──────── Source data

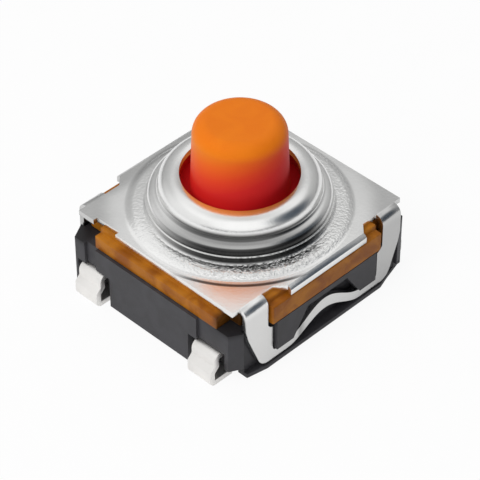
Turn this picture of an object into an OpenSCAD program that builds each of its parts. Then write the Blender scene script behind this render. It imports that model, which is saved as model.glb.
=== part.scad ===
// Sealed tactile push button switch for surface mounting
// A moulded housing holds two stamped terminals with J-shaped feet. A snap dome
// and a film lie in its well, a soft seal sits on its rim, and a drawn steel cover
// clips over two lugs with a strap on each side. Millimetres, +Z up, the origin
// is on the board under the middle of the switch. Leads are on the two X sides,
// clip straps on the two Y sides.

/* [Main sizes] */
// Length of the cover's plate, along X, from which all widths follow
cover_x = 6.2; // [5.8:0.05:6.8]
// Height of the housing's rim above the board
rim_z = 1.71; // [1.6:0.01:2.2]
// Height of the button's top above the collar
button_proud = 1.63; // [0.6:0.01:3.5]
// How far the button travels
travel = 0.28; // [0.2:0.01:0.28]

/* [Housing] */
// How far a lead panel stands out past the plate's edge
panel_past = 0.25; // [0.2:0.01:0.4]
// How far the housing's strap sides lie inside the plate's size
side_in = 0.13; // [0.11:0.01:0.16]
// Gap between the board and the housing's underside
standoff = 0.08; // [0.05:0.01:0.12]
// How far a lead panel stands out of the wall beside it
panel_out = 0.1; // [0.05:0.01:0.15]
// Depth of the wall that lies behind the strap legs
strap_wall_in = 0.12; // [0.1:0.01:0.16]
// How far a clip lug stands out of the strap's outer face
lug_out = 0.1; // [0.05:0.01:0.16]
// Wall between the film's step and the housing's strap side
ledge_wall = 0.42; // [0.36:0.01:0.5]
// Width of the step on which the film is clamped
ledge_w = 0.35; // [0.25:0.01:0.4]
// Corner cut along X
corner_cut_x = 0.44; // [0.3:0.02:0.5]
// Corner cut along Y
corner_cut_y = 0.24; // [0.15:0.01:0.3]

/* [Terminals] */
// Distance of a lead's centre line from the housing's strap side
lead_in = 0.87; // [0.82:0.01:0.92]
// Width of a lead
lead_w = 0.82; // [0.7:0.02:0.86]
// Thickness of the terminal strip
strip_t = 0.17; // [0.12:0.01:0.19]
// Depth of the terminal strip's upper face under the rim
strip_drop = 0.72; // [0.68:0.01:0.76]
// How far a lead stands out of its panel
lead_past = 0.26; // [0.13:0.01:0.4]
// How far the lower half of a lead stands out of the upper half
lead_jog = 0.15; // [0.1:0.01:0.16]
// Length of a solder foot, from the lead's outer face inwards
foot_len = 0.78; // [0.6:0.02:0.8]
// Radius of the centre contact
contact_r = 0.45; // [0.35:0.05:0.6]
// Radius of a rim contact
rim_contact_r = 0.27; // [0.22:0.01:0.3]

/* [Dome and film] */
// Gap between the dome's rim and the wall of the well
dome_gap = 0.1; // [0.08:0.01:0.14]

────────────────

* Set exercise *
The lines from the top of the data above down to the line containing "two Y sides." are to be copied exactly; no other line should appear.

* Output for this task *
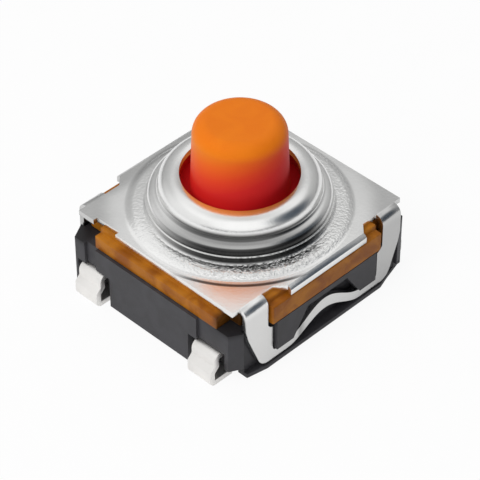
Turn this picture of an object into an OpenSCAD program that builds each of its parts. Then write the Blender scene script behind this render. It imports that model, which is saved as model.glb.
=== part.scad ===
// Sealed tactile push button switch for surface mounting
// A moulded housing holds two stamped terminals with J-shaped feet. A snap dome
// and a film lie in its well, a soft seal sits on its rim, and a drawn steel cover
// clips over two lugs with a strap on each side. Millimetres, +Z up, the origin
// is on the board under the middle of the switch. Leads are on the two X sides,
// clip straps on the two Y sides.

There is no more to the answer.